Suppose a scientist writes a paper that has repeated ambivalent statements such as “X may be true, as indicated by Y and Z; on the other hand, . . .” That scientist may be objective, but the paper probably has little impact, because it leaves most readers with the impression that the subject is a morass of conflicting, irreconcilable evidence. Only a few readers will take the time to evaluate the conflicting evidence.

Now suppose that one scientist writes a paper saying, “X, not Y, is probable because. . .” and another scientist counters with “Y, not X, is probable because. . .” Clearly, the reader is challenged to evaluate these viewpoints and reach a personal conclusion. This dynamic opposition may generate a healthy and active debate plus subsequent research. “All things come into being and pass away through strife” [Heraclitus, ~550-475 B.C.]. Science gains, and the only losers are the advocates of the minority view.
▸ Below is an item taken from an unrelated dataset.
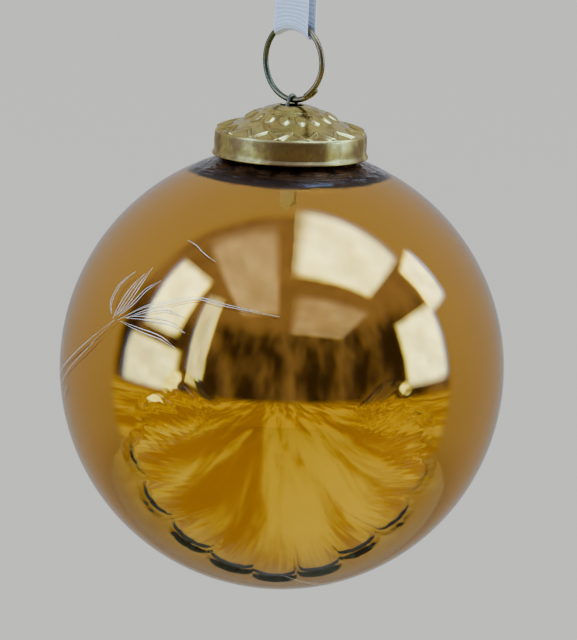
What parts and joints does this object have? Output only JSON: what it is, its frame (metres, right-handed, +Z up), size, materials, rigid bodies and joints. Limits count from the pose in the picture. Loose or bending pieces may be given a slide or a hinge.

Even they lose little prestige, because their role is remembered more for its active involvement in a fascinating problem than for being ‘wrong’, if the losers show in print that they have changed their minds because of more convincing evidence. In contrast, the loser who continues as a voice in the wilderness does lose credibility (even if he or she is right).

“It is not enough to observe, experiment, theorize, calculate and communicate; we must also argue, criticize, debate, expound, summarize, and otherwise transform the information that we have obtained individually into reliable, well established, public knowledge.” [Ziman, 1969]

Given two contradictory datasets or theories (e.g., light as waves vs. particles), the scientific community gains if some scientists simply assume each and then pursue its ramifications. This incremental work eventually may offer a reconciliation or solution of the original conflict. Temporary abandonment of objectivity thus can promote progress.

Science is not democratic. Often a lone dissenter sways the opinions of the scientific community. The only compulsion to follow the majority view is peer pressure, which we first discovered in elementary school and which haunts us the rest of our lives.

A consensus evolves from conflicting individual views most readily if the debating scientists have similar backgrounds. Divergent scientific backgrounds cause divergent expectations, substantially delaying evolution of a consensus. For example, geology has gone through prolonged polarizations of views between Northern Hemisphere and Southern Hemisphere geologists on the questions of continental drift and the origin of granites. In both cases, the locally observable geologic examples were more convincing to a community than were arguments based on geographically remote examples.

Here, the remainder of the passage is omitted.